Just before the close of their high-profile merger, Teladoc Health and Livongo Health each reported blockbuster results for their respective third quarters. This marked the third consecutive quarter of accelerating revenue growth for each company. Teladoc and Livongo also share a strategy of investing heavily in the future and foregoing current profits to drive future growth.

In this episode of Fool Live that aired on Oct. 28, “The Wrap” host Jason Hall, Fool analyst Jim Gillies, and Fool.com contributor Danny Vena discuss the results, the merger, and what it all means for investors.

Jason Hall: So, our good friend, Danny here — Danny Vena — I know you popped away for a little bit to take a closer look at a big high-interest company, Teladoc, reported drop after hours. Are you ready to talk about Teladoc? Or you need a few more minutes to marinate and the juices of their earnings announcement?

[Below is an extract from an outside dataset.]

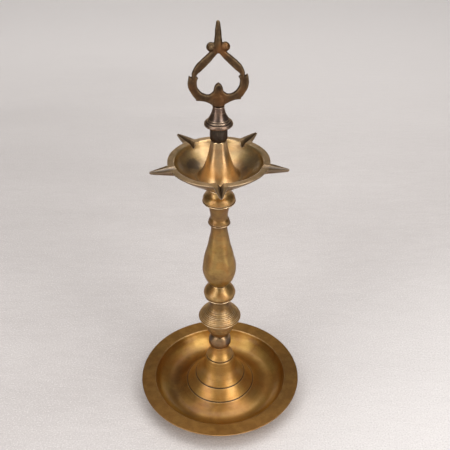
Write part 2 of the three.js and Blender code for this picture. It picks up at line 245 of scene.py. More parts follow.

Danny Vena: Actually what I’m going to do is I’m going to talk about it a little bit, and also I’m going to go ahead and share my screen, so folks can see the earnings announcement as I go along. I’m just going to pick out a couple of headline numbers and give them some context. But the news is pretty good for Teladoc shareholders. You wouldn’t know that by the way the stock is reacting after hours.

Jason Hall: Teladoc, that’s ticker, TDOC. Just for everybody’s edification that might not know, this is a company that’s just really leading the charge in telemedicine. Big merger, big acquisition they made not too long ago, that’s increasing their addressable market. Huge interest, hyper-growth company, and ton of people have made a ton of money and something’s happened.